Retired USAF Veteran. Freelance writer. Author of 'Haveck: The First Transhuman.'

2 thoughts on “How to Make Money on Upwork – A Guide to Freelancing in 2023!

  1. I really enjoyed reading this article. It’s very explicit and the values here are worth practicing. A friend sent me this link. I have been on Upwork for a while and the challenge has been having to land that first job. I had to delete my Upwork account after much frustration. But reading your article and seeing that it is a niche that I have skills in, I am considering opening up Upwork again and giving it another shot. The challenge though is, I don’t have as much experience or a portfolio as huge and somewhat intimidating as yours so I want to ask if you have a few pointers in this area. I’ll appreciate your response.

    1. Getting the first job can be tough, and Upwork is not for everybody. But I think if you closely follow the tips in my article, it may help. I learned these the hard way, by trying and experimenting. I did not have much experience in writing when I got my first Upwork gig. Now I do have a kind of large portfolio, but I did not in the beginning. It is something I have worked on over the years, freelancing a little every day (well, Mon – Fri). One trick, which I did not do myself, but I have seen others do it, is if a friend has an Upwork profile and they hire you for your first job.

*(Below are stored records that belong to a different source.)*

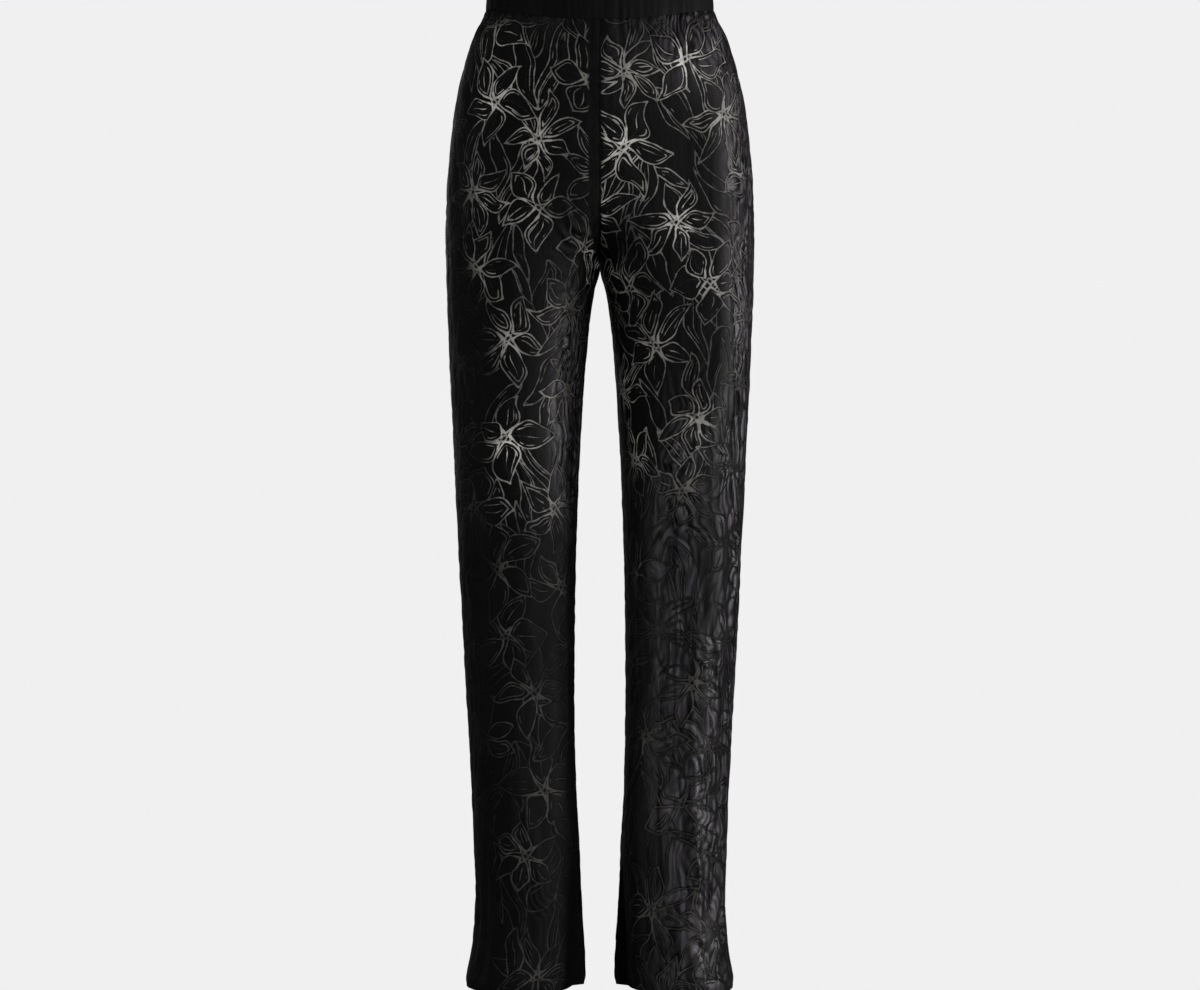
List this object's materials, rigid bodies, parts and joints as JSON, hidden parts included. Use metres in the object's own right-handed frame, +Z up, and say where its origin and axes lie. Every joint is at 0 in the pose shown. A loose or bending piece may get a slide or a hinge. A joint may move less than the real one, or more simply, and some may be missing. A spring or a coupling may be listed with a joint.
{
  "type": "satin pyjama trousers",
  "caption": "High-waisted straight-leg pyjama trousers in satin cloth, open at the waist and at both hems, filled out as if worn.",
  "frame": {"origin": "centre of the waistband, half way up it at the side, where the wearer's waist holds the trousers", "axes": "+Z up along the legs towards the waist, -Y the way the wearer faces, +X to the wearer's left"},
  "size_m": [0.344, 0.237, 1.1511],
  "materials": {
    "satin": "black satin with burnt-out line drawing of flowers and leaves, softly shiny",
    "waistband_satin": "black satin gathered over elastic"
  },
  "bodies": {
    "root": {"front_right": "satin", "front_left": "satin", "back_right": "satin", "back_left": "satin", "waistband": "waistband_satin"}
  },
  "joints": []
}
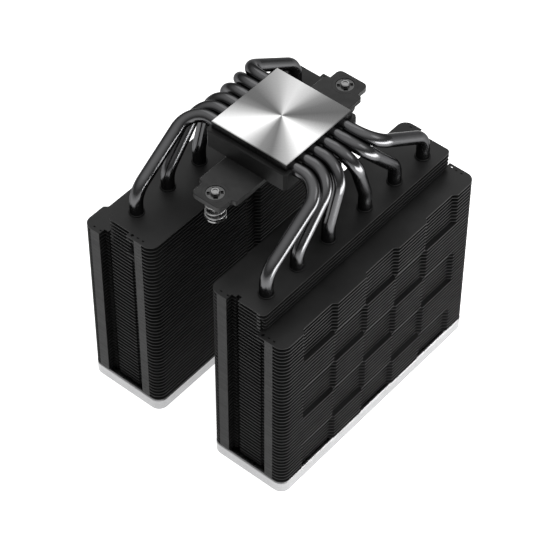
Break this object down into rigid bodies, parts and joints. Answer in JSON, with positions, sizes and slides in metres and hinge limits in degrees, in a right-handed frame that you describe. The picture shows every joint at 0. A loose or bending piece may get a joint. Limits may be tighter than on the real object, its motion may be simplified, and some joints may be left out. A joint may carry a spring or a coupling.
{
  "type": "cpu tower cooler",
  "caption": "Twin-tower air cooler with black fin stacks, bent heat pipes, a machined cold plate and a sprung mounting bar, standing on its pale top covers.",
  "frame": {"origin": "centre of the cold plate's contact face", "axes": "+Z out of the contact face, so the cooler stands upside down on its top covers as it is stored; +X along the long side of the towers and of the mounting bar; +Y from the front tower to the rear tower"},
  "size_m": [0.1298, 0.1116, 0.1456],
  "materials": {
    "cold_plate_nickel": "turned nickel plate on copper",
    "base_block_black": "black satin",
    "bar_black_steel": "black electrocoat, satin",
    "black_screw_steel": "black oxide",
    "pipe_black_nickel": "glossy black nickel on copper",
    "wick_copper": "sintered copper",
    "fin_black": "black satin coating",
    "collar_dark": "dark solder and lacquer",
    "cover_aluminium": "satin anodised",
    "ring_steel": "dark nickel",
    "screw_steel": "zinc plate",
    "spring_steel": "bright spring wire"
  },
  "bodies": {
    "root": {"cold_plate": "cold_plate_nickel", "base_block": "base_block_black", "mounting_bar": "bar_black_steel", "bar_fixing_screws": "black_screw_steel", "heat_pipe_1": "pipe_black_nickel", "heat_pipe_2": "pipe_black_nickel", "heat_pipe_3": "pipe_black_nickel", "heat_pipe_4": "pipe_black_nickel", "heat_pipe_5": "pipe_black_nickel", "heat_pipe_6": "pipe_black_nickel", "pipe_wick_1": "wick_copper", "pipe_wick_2": "wick_copper", "pipe_wick_3": "wick_copper", "pipe_wick_4": "wick_copper", "pipe_wick_5": "wick_copper", "pipe_wick_6": "wick_copper", "front_fins_step": "fin_black", "front_fins_row_1": "fin_black", "front_fins_row_2": "fin_black", "front_fins_row_3": "fin_black", "front_fins_row_4": "fin_black", "front_fins_row_5": "fin_black", "rear_fins_step": "fin_black", "rear_fins_row_1": "fin_black", "rear_fins_row_2": "fin_black", "rear_fins_row_3": "fin_black", "rear_fins_row_4": "fin_black", "rear_fins_row_5": "fin_black", "front_pipe_collars": "collar_dark", "rear_pipe_collars": "collar_dark", "front_cover": "cover_aluminium", "rear_cover": "cover_aluminium", "left_bush": "bar_black_steel", "left_spring": "spring_steel", "right_bush": "bar_black_steel", "right_spring": "spring_steel"},
    "left_spring_seat": {"left_spring_washer": "screw_steel"},
    "left_screw": {"left_captive_screw": "screw_steel", "left_retaining_ring": "ring_steel"},
    "right_spring_seat": {"right_spring_washer": "screw_steel"},
    "right_screw": {"right_captive_screw": "screw_steel", "right_retaining_ring": "ring_steel"}
  },
  "joints": [
    {"name": "left_screw_travel", "type": "slide", "parent": "root", "child": "left_spring_seat", "axis": [0, 0, 1], "range_m": [0, 0.004], "stiffness_N_per_m": 3000, "springref_m": -0.002, "deforming": ["left_spring"]},
    {"name": "left_screw_turn", "type": "hinge", "parent": "left_spring_seat", "child": "left_screw", "pos_m": [-0.042, 0, -0.02], "axis": [0, 0, 1], "continuous": true},
    {"name": "right_screw_travel", "type": "slide", "parent": "root", "child": "right_spring_seat", "axis": [0, 0, 1], "range_m": [0, 0.004], "stiffness_N_per_m": 3000, "springref_m": -0.002, "deforming": ["right_spring"]},
    {"name": "right_screw_turn", "type": "hinge", "parent": "right_spring_seat", "child": "right_screw", "pos_m": [0.042, 0, -0.02], "axis": [0, 0, 1], "continuous": true}
  ]
}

Then, after you do that job, they can leave a feedback. Feedbacks help you get more clients. That way you can start the ball rolling. Then you must focus on getting a job success score. Once you have that score, it’ll help you get more jobs. Then you must keep up a great job score, by giving awesome customer service and doing strong work. As you get more feedbacks, and earn more money and log more hours, pretty soon you grow your reputation. And once you have that, it gets easier. So, starting is hard. Most people struggle and give up. I kept trying and it worked out, eventually.